Godzilla Rivals vs. Battra is a great Godzilla story; it understands what makes the character so effective and has a clear amount of reverence for the source material. But that reverence goes much further than skin-deep references and iconography. It’s a story that understands what makes Godzilla such an icon and tries to add something new to his legacy. Its sci-fi setting and wholesome characters feel closer to a Ghibli movie than Godzilla. In the wrong hands that contrast could feel disjointed, but the creative team give it a lot of care to make the narrative and tone cohesive. The entire creative team should be proud of this, and I hope to see them collaborate again, big monsters or not.

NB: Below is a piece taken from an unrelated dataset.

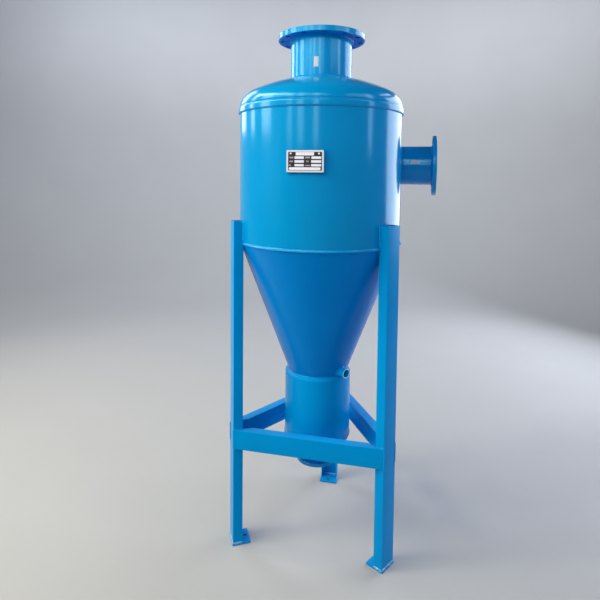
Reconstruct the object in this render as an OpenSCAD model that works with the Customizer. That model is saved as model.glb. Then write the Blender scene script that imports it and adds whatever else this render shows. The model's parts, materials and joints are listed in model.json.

If you’re someone like me who has no exposure to Godzilla in comic books, this is an excellent starting point, and I highly recommend it. A lot of Godzilla material can lose its characters and voice amongst the monster rumbles. Here, however the human story is given equal importance to the monsters. The two stories never feel disconnected. As Godzilla rises from the ocean to combat Battra Ono captures the grandeur and spectacle that this character represents, but he also directs us to Robbie watching in awe as her dedication to the Kaiju is rewarded. It’s representative of the story as a whole, a big monster mash but one that never loses sight of its beating heart.